▶ **Description of the task**
Report how many lines contain "this"; state the number and nothing else.
==================================================
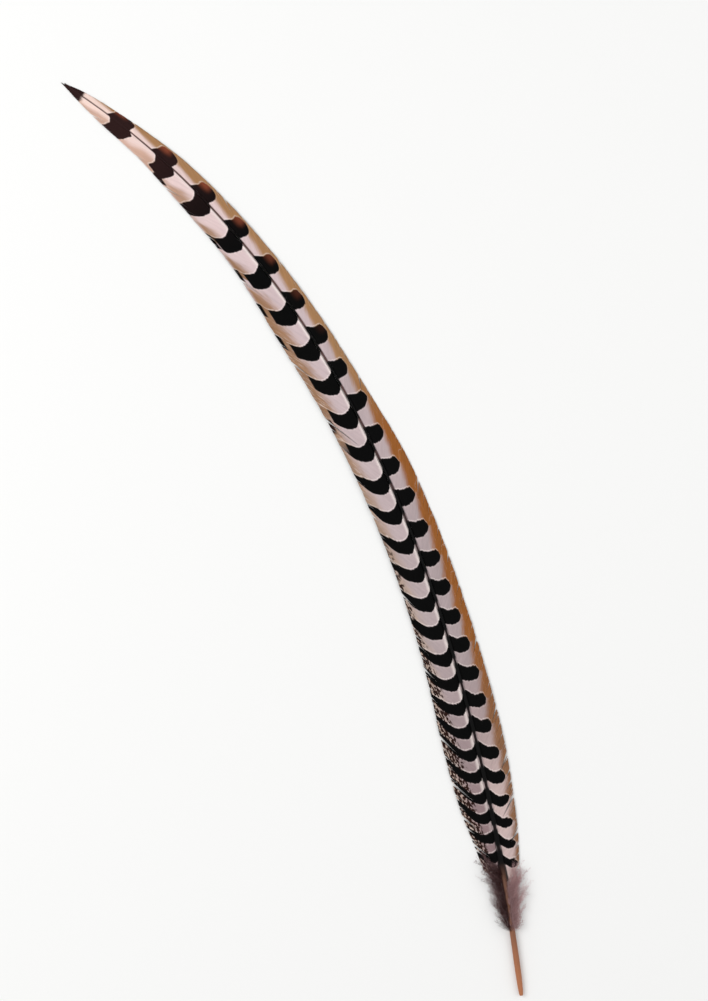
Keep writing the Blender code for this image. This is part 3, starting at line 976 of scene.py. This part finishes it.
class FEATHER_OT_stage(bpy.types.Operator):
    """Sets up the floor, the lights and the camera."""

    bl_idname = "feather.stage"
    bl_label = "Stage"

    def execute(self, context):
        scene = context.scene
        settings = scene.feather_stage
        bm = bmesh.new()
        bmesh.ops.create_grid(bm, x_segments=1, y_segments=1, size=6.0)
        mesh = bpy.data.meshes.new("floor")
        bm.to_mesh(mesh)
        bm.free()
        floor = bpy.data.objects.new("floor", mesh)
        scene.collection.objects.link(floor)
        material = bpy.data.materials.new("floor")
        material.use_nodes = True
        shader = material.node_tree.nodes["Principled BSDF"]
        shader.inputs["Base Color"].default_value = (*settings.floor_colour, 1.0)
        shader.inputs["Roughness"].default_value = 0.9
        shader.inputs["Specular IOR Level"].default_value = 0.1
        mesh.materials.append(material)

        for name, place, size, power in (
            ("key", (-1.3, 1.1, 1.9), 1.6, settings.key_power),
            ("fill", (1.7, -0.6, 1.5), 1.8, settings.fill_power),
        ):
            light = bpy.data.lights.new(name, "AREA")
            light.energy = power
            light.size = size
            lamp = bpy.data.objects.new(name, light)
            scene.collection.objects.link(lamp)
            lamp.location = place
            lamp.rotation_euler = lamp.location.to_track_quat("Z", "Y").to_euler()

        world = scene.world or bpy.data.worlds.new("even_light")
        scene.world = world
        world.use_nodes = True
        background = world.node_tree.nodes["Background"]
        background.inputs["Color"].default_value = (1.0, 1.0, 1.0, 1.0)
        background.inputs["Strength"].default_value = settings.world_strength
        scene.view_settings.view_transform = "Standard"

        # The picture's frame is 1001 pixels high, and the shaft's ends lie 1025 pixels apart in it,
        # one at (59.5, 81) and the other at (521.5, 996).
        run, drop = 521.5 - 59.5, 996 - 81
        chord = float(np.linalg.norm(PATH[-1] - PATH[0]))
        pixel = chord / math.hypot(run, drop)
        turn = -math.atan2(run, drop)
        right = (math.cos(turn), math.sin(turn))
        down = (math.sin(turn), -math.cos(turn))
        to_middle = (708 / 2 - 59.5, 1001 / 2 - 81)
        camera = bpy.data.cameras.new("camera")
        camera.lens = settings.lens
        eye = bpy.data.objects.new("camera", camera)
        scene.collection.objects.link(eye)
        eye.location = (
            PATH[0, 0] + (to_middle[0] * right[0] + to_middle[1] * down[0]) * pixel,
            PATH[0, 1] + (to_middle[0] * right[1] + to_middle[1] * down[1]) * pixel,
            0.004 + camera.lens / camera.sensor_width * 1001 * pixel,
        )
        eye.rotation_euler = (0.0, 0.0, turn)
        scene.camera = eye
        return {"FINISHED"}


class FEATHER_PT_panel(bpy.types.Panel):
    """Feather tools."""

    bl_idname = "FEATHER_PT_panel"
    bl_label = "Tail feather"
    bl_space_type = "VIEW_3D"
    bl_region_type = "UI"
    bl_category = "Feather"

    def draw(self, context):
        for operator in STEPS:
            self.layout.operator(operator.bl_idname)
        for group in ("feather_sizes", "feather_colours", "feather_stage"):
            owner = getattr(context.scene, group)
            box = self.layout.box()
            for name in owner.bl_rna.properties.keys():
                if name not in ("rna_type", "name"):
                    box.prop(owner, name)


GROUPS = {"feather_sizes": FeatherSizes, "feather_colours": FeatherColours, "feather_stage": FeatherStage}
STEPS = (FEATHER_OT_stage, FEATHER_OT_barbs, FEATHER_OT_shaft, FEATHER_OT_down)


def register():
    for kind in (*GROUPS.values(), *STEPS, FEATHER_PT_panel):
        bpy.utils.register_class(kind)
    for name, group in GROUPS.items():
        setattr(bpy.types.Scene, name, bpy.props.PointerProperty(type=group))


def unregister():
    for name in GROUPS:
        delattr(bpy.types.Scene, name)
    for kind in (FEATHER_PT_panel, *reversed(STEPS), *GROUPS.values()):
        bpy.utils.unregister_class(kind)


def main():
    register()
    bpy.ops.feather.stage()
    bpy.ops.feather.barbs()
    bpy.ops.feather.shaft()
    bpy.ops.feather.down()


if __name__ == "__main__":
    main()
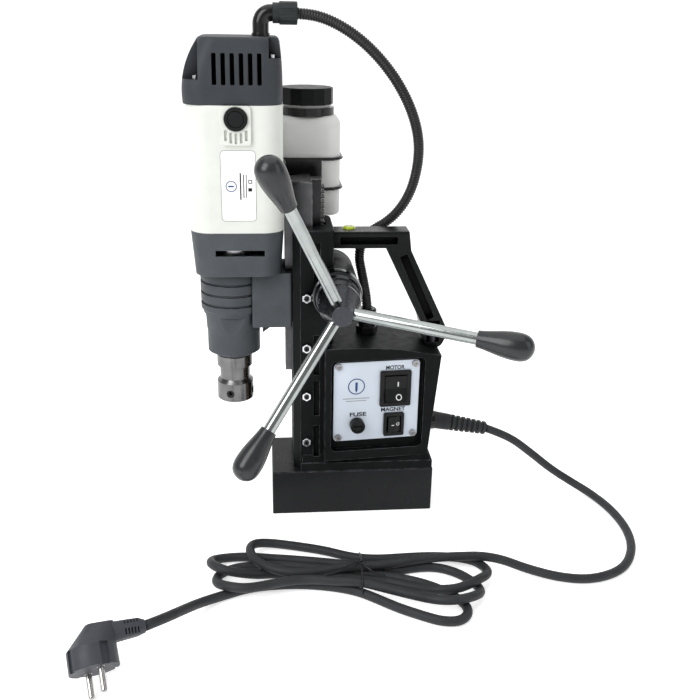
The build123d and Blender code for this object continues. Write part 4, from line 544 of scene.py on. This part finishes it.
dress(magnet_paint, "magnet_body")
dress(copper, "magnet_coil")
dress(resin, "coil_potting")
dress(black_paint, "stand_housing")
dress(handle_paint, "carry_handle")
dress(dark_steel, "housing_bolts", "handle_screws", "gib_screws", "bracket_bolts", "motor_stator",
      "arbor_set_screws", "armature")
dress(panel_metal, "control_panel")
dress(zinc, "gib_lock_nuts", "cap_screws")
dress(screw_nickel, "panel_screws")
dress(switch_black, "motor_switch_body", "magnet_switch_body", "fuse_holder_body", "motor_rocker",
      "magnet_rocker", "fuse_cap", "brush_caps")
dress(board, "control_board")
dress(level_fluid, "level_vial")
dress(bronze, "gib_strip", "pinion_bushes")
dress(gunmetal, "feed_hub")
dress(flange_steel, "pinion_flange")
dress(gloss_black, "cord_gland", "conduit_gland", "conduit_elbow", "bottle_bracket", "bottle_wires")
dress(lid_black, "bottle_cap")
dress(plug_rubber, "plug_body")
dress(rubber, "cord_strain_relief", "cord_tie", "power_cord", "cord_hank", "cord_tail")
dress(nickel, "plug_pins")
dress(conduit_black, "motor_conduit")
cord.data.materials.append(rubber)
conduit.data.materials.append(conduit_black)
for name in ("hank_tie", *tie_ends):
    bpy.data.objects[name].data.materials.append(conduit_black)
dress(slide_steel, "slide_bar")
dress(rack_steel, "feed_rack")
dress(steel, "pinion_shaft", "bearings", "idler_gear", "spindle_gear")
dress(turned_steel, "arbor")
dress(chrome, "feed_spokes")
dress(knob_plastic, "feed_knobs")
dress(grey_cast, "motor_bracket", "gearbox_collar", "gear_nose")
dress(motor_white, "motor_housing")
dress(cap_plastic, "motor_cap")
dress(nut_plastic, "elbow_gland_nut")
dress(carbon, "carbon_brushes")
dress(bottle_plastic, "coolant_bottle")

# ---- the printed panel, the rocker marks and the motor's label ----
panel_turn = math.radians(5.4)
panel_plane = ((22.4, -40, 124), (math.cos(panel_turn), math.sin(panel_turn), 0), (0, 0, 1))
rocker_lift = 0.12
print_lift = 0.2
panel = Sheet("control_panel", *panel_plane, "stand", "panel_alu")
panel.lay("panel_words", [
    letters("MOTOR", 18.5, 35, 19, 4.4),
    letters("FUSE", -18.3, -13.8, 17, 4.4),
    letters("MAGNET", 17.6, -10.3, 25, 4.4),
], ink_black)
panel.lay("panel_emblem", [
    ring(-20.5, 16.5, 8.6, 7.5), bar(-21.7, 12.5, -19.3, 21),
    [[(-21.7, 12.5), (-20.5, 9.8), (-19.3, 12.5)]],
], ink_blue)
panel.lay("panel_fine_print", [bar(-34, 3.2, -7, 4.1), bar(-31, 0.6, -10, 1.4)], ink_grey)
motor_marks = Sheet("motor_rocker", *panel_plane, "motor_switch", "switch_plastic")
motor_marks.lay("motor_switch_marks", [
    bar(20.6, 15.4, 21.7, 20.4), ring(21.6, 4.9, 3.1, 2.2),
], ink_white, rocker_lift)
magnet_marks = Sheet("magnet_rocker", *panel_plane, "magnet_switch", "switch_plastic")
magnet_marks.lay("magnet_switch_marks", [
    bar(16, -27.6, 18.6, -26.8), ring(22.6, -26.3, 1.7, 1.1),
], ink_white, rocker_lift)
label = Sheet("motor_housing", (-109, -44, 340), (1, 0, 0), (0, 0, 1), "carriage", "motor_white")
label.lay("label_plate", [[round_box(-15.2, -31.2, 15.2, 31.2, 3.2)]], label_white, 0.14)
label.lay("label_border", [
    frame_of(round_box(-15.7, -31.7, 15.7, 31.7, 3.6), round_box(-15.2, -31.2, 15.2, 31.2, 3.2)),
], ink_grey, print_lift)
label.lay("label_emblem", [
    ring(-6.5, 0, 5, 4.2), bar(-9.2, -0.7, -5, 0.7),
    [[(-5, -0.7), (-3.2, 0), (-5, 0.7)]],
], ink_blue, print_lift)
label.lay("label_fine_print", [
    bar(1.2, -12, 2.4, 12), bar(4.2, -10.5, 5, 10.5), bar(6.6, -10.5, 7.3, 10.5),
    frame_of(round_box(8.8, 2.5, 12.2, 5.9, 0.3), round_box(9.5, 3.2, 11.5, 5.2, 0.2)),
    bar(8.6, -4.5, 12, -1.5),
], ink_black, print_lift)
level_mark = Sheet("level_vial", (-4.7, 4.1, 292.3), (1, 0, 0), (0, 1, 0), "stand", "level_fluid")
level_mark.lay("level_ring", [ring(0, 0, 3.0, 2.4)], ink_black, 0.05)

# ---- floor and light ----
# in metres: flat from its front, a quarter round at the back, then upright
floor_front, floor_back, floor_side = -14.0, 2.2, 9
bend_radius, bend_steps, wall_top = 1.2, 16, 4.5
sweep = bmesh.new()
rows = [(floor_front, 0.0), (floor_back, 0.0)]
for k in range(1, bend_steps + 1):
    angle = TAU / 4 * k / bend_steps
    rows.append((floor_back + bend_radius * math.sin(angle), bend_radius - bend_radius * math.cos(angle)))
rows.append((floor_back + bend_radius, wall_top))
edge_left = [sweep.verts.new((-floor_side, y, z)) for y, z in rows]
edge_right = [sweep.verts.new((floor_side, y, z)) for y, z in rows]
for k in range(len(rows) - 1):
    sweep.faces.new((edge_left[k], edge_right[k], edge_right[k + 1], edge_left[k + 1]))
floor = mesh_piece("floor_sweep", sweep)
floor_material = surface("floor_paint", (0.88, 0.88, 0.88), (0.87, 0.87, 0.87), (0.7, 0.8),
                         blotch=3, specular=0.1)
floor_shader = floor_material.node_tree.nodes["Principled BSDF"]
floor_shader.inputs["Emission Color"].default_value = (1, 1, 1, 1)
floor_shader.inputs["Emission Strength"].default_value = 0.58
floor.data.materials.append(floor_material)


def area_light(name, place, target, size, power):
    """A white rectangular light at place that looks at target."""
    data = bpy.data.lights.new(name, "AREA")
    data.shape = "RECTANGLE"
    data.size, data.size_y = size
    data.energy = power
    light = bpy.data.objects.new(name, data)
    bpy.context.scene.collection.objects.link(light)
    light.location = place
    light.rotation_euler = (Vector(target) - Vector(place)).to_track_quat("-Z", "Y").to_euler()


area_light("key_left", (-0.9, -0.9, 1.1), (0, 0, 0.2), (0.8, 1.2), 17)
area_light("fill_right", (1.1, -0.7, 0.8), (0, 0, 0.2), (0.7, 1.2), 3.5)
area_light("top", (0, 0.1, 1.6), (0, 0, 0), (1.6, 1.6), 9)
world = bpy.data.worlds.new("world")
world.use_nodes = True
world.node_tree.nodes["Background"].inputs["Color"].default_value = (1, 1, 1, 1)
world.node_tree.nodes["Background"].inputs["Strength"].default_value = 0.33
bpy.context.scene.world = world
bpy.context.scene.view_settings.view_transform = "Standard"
==================================================
▶ **Response**
2